* _Instructions to follow_: Write out the whole listing again, exactly as given.

[Entries with model source code]
━━━━━━━━━━━━━━━━
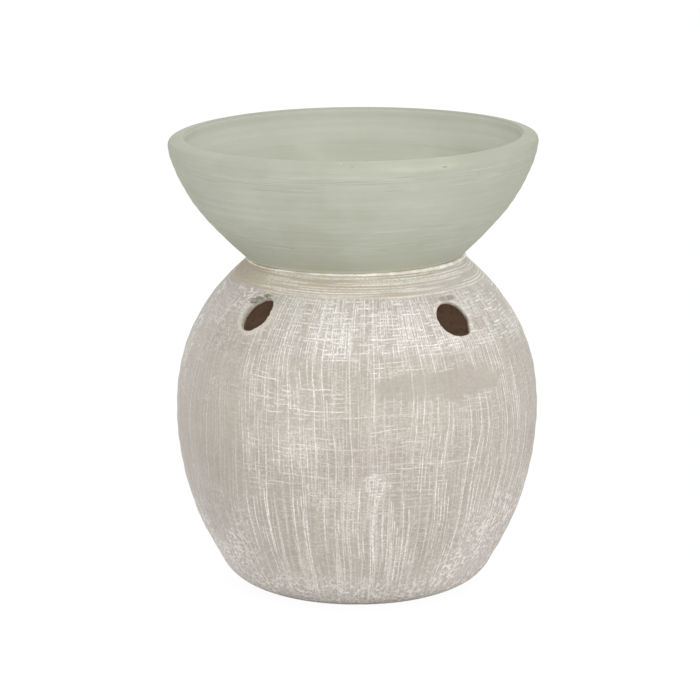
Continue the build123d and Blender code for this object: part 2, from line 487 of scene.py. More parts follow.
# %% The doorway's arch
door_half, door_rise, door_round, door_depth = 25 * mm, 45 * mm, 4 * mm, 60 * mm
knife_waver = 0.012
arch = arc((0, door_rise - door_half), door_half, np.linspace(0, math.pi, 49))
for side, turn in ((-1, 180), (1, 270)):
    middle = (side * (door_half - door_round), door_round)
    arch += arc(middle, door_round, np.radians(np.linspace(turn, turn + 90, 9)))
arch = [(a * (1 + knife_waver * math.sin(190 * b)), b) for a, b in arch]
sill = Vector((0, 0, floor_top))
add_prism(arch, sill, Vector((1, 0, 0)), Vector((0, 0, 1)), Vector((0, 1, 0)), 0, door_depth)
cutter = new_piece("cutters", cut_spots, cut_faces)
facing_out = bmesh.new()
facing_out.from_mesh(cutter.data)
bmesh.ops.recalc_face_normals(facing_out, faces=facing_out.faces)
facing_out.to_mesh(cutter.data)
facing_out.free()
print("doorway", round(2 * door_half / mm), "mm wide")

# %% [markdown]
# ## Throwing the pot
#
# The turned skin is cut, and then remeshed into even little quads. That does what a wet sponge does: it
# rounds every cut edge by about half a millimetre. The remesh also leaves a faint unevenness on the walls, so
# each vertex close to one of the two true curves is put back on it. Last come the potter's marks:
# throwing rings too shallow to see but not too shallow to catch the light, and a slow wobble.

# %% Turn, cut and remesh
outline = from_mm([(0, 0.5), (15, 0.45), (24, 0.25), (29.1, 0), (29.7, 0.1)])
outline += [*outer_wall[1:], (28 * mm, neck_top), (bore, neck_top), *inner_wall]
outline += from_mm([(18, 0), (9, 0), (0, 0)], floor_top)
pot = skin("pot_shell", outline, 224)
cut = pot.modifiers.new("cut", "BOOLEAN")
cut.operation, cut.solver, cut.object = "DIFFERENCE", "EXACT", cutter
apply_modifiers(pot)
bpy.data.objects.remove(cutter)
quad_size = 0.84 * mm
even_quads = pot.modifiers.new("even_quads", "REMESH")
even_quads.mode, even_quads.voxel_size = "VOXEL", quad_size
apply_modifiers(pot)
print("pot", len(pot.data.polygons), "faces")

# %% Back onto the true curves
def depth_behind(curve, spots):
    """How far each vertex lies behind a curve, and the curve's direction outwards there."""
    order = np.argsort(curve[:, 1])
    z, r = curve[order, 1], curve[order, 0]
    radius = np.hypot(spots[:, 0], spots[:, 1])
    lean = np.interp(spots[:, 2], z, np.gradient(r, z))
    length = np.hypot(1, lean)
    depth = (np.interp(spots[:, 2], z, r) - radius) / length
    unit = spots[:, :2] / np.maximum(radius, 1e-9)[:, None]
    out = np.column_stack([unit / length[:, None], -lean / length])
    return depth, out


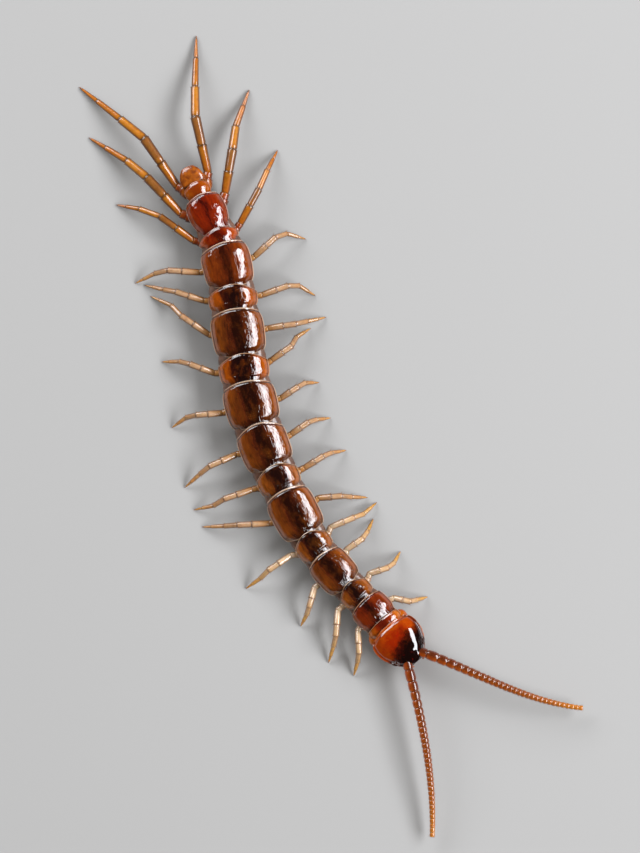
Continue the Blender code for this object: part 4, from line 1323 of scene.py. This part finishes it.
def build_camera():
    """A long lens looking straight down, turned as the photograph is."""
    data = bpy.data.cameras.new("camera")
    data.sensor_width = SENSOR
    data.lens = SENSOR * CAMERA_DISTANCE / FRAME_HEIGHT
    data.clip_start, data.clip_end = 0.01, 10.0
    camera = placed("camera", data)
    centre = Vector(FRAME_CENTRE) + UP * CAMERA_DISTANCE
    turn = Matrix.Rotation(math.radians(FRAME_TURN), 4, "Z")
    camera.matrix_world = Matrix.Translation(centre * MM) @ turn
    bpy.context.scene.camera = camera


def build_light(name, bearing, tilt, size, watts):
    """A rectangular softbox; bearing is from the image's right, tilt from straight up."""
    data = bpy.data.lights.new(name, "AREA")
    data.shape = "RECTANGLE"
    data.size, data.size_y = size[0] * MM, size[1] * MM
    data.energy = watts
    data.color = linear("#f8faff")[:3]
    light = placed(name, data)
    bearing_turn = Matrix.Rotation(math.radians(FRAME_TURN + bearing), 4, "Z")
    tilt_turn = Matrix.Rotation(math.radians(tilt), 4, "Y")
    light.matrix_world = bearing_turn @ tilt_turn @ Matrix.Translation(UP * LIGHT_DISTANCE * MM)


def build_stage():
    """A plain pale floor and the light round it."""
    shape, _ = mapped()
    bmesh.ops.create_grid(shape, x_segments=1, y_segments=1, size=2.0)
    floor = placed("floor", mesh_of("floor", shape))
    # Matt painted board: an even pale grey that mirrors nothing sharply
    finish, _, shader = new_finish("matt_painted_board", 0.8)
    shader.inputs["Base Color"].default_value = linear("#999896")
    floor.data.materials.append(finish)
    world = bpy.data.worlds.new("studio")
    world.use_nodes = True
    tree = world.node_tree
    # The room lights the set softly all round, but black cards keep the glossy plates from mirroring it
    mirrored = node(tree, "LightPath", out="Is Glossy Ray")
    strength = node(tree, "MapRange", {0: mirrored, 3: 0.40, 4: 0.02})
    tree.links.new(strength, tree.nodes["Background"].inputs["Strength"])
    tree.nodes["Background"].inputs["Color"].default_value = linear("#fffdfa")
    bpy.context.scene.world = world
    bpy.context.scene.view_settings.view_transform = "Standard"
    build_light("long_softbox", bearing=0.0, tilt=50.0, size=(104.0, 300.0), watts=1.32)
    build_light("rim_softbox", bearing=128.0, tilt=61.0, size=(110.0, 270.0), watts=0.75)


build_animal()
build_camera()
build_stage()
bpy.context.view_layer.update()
━━━━━━━━━━━━━━━━
* _Written reply_:
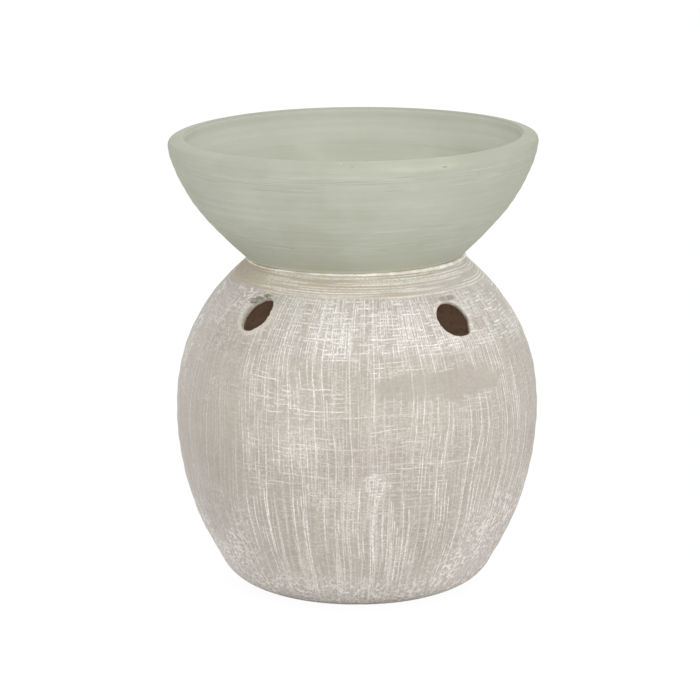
Continue the build123d and Blender code for this object: part 2, from line 487 of scene.py. More parts follow.
# %% The doorway's arch
door_half, door_rise, door_round, door_depth = 25 * mm, 45 * mm, 4 * mm, 60 * mm
knife_waver = 0.012
arch = arc((0, door_rise - door_half), door_half, np.linspace(0, math.pi, 49))
for side, turn in ((-1, 180), (1, 270)):
    middle = (side * (door_half - door_round), door_round)
    arch += arc(middle, door_round, np.radians(np.linspace(turn, turn + 90, 9)))
arch = [(a * (1 + knife_waver * math.sin(190 * b)), b) for a, b in arch]
sill = Vector((0, 0, floor_top))
add_prism(arch, sill, Vector((1, 0, 0)), Vector((0, 0, 1)), Vector((0, 1, 0)), 0, door_depth)
cutter = new_piece("cutters", cut_spots, cut_faces)
facing_out = bmesh.new()
facing_out.from_mesh(cutter.data)
bmesh.ops.recalc_face_normals(facing_out, faces=facing_out.faces)
facing_out.to_mesh(cutter.data)
facing_out.free()
print("doorway", round(2 * door_half / mm), "mm wide")

# %% [markdown]
# ## Throwing the pot
#
# The turned skin is cut, and then remeshed into even little quads. That does what a wet sponge does: it
# rounds every cut edge by about half a millimetre. The remesh also leaves a faint unevenness on the walls, so
# each vertex close to one of the two true curves is put back on it. Last come the potter's marks:
# throwing rings too shallow to see but not too shallow to catch the light, and a slow wobble.

# %% Turn, cut and remesh
outline = from_mm([(0, 0.5), (15, 0.45), (24, 0.25), (29.1, 0), (29.7, 0.1)])
outline += [*outer_wall[1:], (28 * mm, neck_top), (bore, neck_top), *inner_wall]
outline += from_mm([(18, 0), (9, 0), (0, 0)], floor_top)
pot = skin("pot_shell", outline, 224)
cut = pot.modifiers.new("cut", "BOOLEAN")
cut.operation, cut.solver, cut.object = "DIFFERENCE", "EXACT", cutter
apply_modifiers(pot)
bpy.data.objects.remove(cutter)
quad_size = 0.84 * mm
even_quads = pot.modifiers.new("even_quads", "REMESH")
even_quads.mode, even_quads.voxel_size = "VOXEL", quad_size
apply_modifiers(pot)
print("pot", len(pot.data.polygons), "faces")

# %% Back onto the true curves
def depth_behind(curve, spots):
    """How far each vertex lies behind a curve, and the curve's direction outwards there."""
    order = np.argsort(curve[:, 1])
    z, r = curve[order, 1], curve[order, 0]
    radius = np.hypot(spots[:, 0], spots[:, 1])
    lean = np.interp(spots[:, 2], z, np.gradient(r, z))
    length = np.hypot(1, lean)
    depth = (np.interp(spots[:, 2], z, r) - radius) / length
    unit = spots[:, :2] / np.maximum(radius, 1e-9)[:, None]
    out = np.column_stack([unit / length[:, None], -lean / length])
    return depth, out


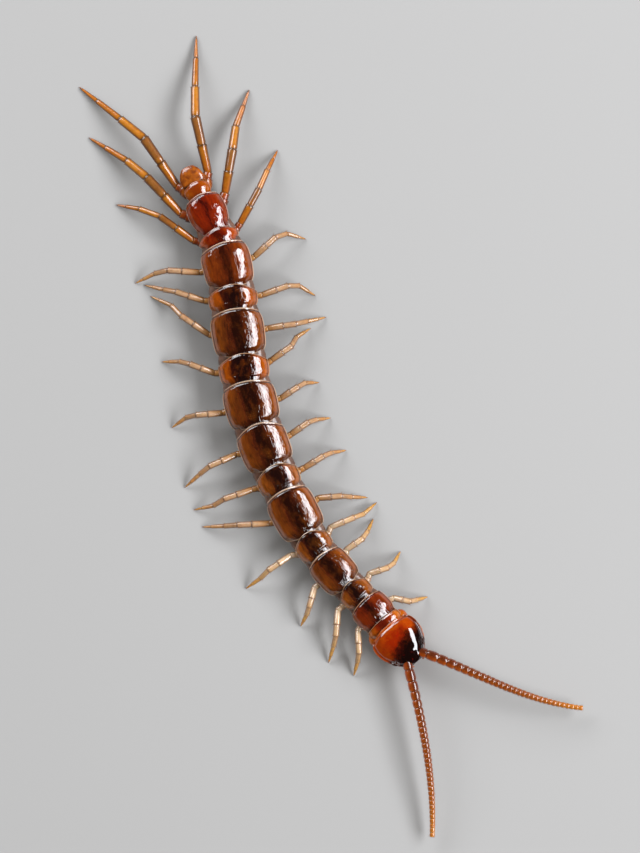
Continue the Blender code for this object: part 4, from line 1323 of scene.py. This part finishes it.
def build_camera():
    """A long lens looking straight down, turned as the photograph is."""
    data = bpy.data.cameras.new("camera")
    data.sensor_width = SENSOR
    data.lens = SENSOR * CAMERA_DISTANCE / FRAME_HEIGHT
    data.clip_start, data.clip_end = 0.01, 10.0
    camera = placed("camera", data)
    centre = Vector(FRAME_CENTRE) + UP * CAMERA_DISTANCE
    turn = Matrix.Rotation(math.radians(FRAME_TURN), 4, "Z")
    camera.matrix_world = Matrix.Translation(centre * MM) @ turn
    bpy.context.scene.camera = camera


def build_light(name, bearing, tilt, size, watts):
    """A rectangular softbox; bearing is from the image's right, tilt from straight up."""
    data = bpy.data.lights.new(name, "AREA")
    data.shape = "RECTANGLE"
    data.size, data.size_y = size[0] * MM, size[1] * MM
    data.energy = watts
    data.color = linear("#f8faff")[:3]
    light = placed(name, data)
    bearing_turn = Matrix.Rotation(math.radians(FRAME_TURN + bearing), 4, "Z")
    tilt_turn = Matrix.Rotation(math.radians(tilt), 4, "Y")
    light.matrix_world = bearing_turn @ tilt_turn @ Matrix.Translation(UP * LIGHT_DISTANCE * MM)


def build_stage():
    """A plain pale floor and the light round it."""
    shape, _ = mapped()
    bmesh.ops.create_grid(shape, x_segments=1, y_segments=1, size=2.0)
    floor = placed("floor", mesh_of("floor", shape))
    # Matt painted board: an even pale grey that mirrors nothing sharply
    finish, _, shader = new_finish("matt_painted_board", 0.8)
    shader.inputs["Base Color"].default_value = linear("#999896")
    floor.data.materials.append(finish)
    world = bpy.data.worlds.new("studio")
    world.use_nodes = True
    tree = world.node_tree
    # The room lights the set softly all round, but black cards keep the glossy plates from mirroring it
    mirrored = node(tree, "LightPath", out="Is Glossy Ray")
    strength = node(tree, "MapRange", {0: mirrored, 3: 0.40, 4: 0.02})
    tree.links.new(strength, tree.nodes["Background"].inputs["Strength"])
    tree.nodes["Background"].inputs["Color"].default_value = linear("#fffdfa")
    bpy.context.scene.world = world
    bpy.context.scene.view_settings.view_transform = "Standard"
    build_light("long_softbox", bearing=0.0, tilt=50.0, size=(104.0, 300.0), watts=1.32)
    build_light("rim_softbox", bearing=128.0, tilt=61.0, size=(110.0, 270.0), watts=0.75)


build_animal()
build_camera()
build_stage()
bpy.context.view_layer.update()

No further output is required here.